## Begin Data section

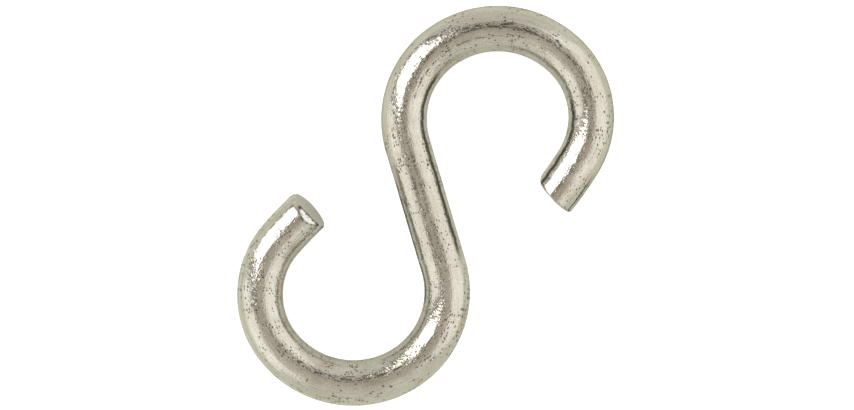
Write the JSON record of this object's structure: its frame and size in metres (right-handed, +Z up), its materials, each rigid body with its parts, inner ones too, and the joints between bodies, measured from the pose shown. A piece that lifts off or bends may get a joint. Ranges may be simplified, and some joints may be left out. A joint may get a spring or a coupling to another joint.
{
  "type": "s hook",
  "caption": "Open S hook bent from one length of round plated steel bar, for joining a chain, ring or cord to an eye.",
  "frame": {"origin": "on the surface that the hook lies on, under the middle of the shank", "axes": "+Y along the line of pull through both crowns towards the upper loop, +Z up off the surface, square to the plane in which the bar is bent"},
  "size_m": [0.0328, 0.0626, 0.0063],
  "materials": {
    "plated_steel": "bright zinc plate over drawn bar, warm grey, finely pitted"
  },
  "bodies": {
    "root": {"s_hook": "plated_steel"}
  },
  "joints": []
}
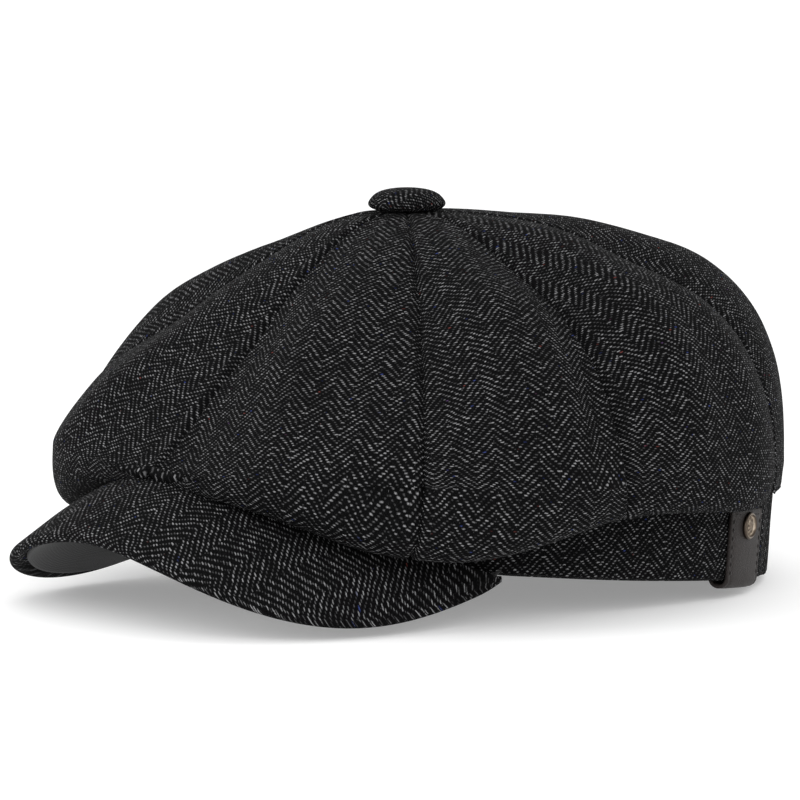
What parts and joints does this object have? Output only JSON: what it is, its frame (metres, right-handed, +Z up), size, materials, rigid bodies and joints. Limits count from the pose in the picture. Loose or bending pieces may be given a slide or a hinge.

## End Data section

> _Direction_:
Pick out every line with the string "rigid" and copy it.

> _The solution_:
Write the JSON record of this object's structure: its frame and size in metres (right-handed, +Z up), its materials, each rigid body with its parts, inner ones too, and the joints between bodies, measured from the pose shown. A piece that lifts off or bends may get a joint. Ranges may be simplified, and some joints may be left out. A joint may get a spring or a coupling to another joint.
What parts and joints does this object have? Output only JSON: what it is, its frame (metres, right-handed, +Z up), size, materials, rigid bodies and joints. Limits count from the pose in the picture. Loose or bending pieces may be given a slide or a hinge.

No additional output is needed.